30 minutes with Jenn, the founder. No card, no lock-in.
What your VA actually does inside Dext
Costs and Sales inboxes
The daily clear-down. Items arriving by client email-in address, mobile snap, the Dext app or auto-fetch from connected suppliers get worked through instead of piling up to a month-end wall. Costs and Sales are kept current so nothing sits unprocessed for three weeks.
Extraction verification
Dext's OCR reads the document, but a human still checks it. Supplier name, ABN, invoice date, subtotal, GST and total are matched against the actual receipt, because the field that quietly goes wrong is GST on a part-taxable supply or a fuel docket, and that is what flows straight through to the BAS if nobody looks.
Supplier Rules
The leverage. Recurring bills from the same supplier get a Supplier Rule built so account code, tax rate, tracking category and the right Xero contact apply themselves every time. Your VA sets the rule once, then maintains it when a supplier changes ABN or you re-jig the chart of accounts.
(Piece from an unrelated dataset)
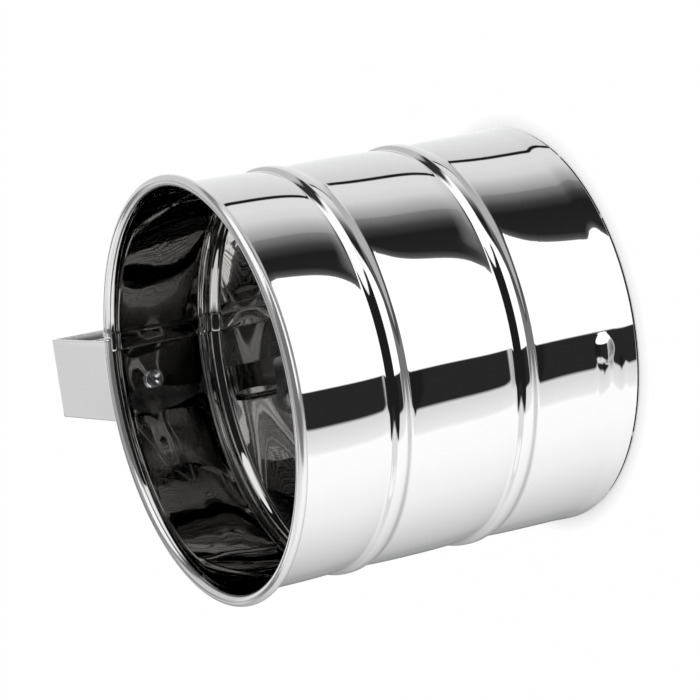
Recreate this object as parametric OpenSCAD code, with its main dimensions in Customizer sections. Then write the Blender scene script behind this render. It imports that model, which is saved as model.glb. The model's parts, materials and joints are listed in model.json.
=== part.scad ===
// Squeeze-handle flour sifter: a polished steel cup with a fixed handle, a sprung trigger and a turning agitator.
// The drum's axis is Z, the base stands on z = 0, and the handle points along +X.

/* [Drum] */
// Outer diameter of the plain wall
drum_d = 100; // [90:1:120]
// Height from the base edge to the top of the rolled rim
drum_h = 94; // [90:1:120]
// Thickness of the wall's sheet
wall_t = 0.5; // [0.4:0.05:0.8]
// Height of the lower bead's crest above the base
bead_low_z = 31.3; // [27:0.1:40]
// Height of the upper bead's crest above the base
bead_high_z = 65.7; // [50:0.1:70]
// Width of a bead from foot to foot
bead_w = 4.8; // [3:0.1:6]
// How far a bead stands out of the wall
bead_h = 1.25; // [0.6:0.05:2]
// Radius of the rolled rim's tube
rim_roll_r = 1.65; // [1.3:0.05:2.2]
// Height of the folded hem at the base
hem_h = 3; // [2:0.1:5]
// Thickness of the folded hem
hem_t = 1; // [0.9:0.05:1.6]
// Width of the lap seam on the inside of the wall
seam_w = 5.6; // [4:0.1:8]
// Thickness of the lap seam
seam_t = 0.45; // [0.3:0.05:0.8]
// Angle of the seam from the handle
seam_deg = -13.3; // [-60:0.1:-12]
// How far the bump of the bridge's spot weld stands out
weld_h = 0.35; // [0.1:0.05:0.5]
// Radius of the spot weld's rounded bump
weld_r = 12; // [6:0.5:16]

/* [Sieve] */
// Thickness of the mesh
mesh_t = 0.6; // [0.4:0.1:1]
// Distance from one gap of the mesh to the next
mesh_pitch = 5; // [5:0.1:7]
// Width of the metal between two gaps
mesh_bar = 1; // [0.7:0.1:1.5]
// Height of the hoop that holds the mesh down
hoop_h = 2.8; // [2:0.1:5]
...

Line-item and itemised entry
Where a single invoice splits across account codes, the VA uses Dext's line-item view to break it out properly rather than dumping the whole total to one code, so a hardware bill lands as materials, consumables and freight the way the client actually wants it read.
Items stuck in review
The grey pile. Blurry photos, duplicate uploads, statements masquerading as invoices, and documents Dext flags as needing attention. Your VA works the review queue, fixes what is fixable, requests a clean copy of what is not, and stops the queue becoming the place receipts go to die.
Publishing to the ledger
Verified items published to Xero, MYOB or QuickBooks Online in batches on the cadence you approve, with the source document attached to the transaction so the audit trail is whole. Failed publishes are chased, not left as a silent gap between Dext and the ledger.
Bank match and reconciliation prep
Where the ledger pulls Dext documents in for matching, the VA keeps the supplier and date right so Xero's bank rec suggests the correct match instead of leaving the bookkeeper guessing which $44.90 fuel stop is which.
Nobody searches “dext virtual assistant” because they find receipt processing fascinating. You search it because the Costs inbox fills all month while you are doing real work, and then it is the night before a client’s BAS and you are squinting at a faded fuel docket trying to decide whether the GST Dext extracted is actually right. The tool already does the hard scanning. The problem is the steady drip of verification, rule-building and publishing that Dext rewards when it is done daily and punishes when it is left to pile up.
If you run a bookkeeping practice, or you are the one bookkeeper inside an accounting firm holding the client capture together, you already know a generic admin will not cut it here. You do not have a spare fortnight to explain why a supplier statement is not an invoice, or why dumping a split hardware bill to one account code quietly breaks the client’s job costing. The work is specific, and it has a right and a wrong way to be done inside Dext.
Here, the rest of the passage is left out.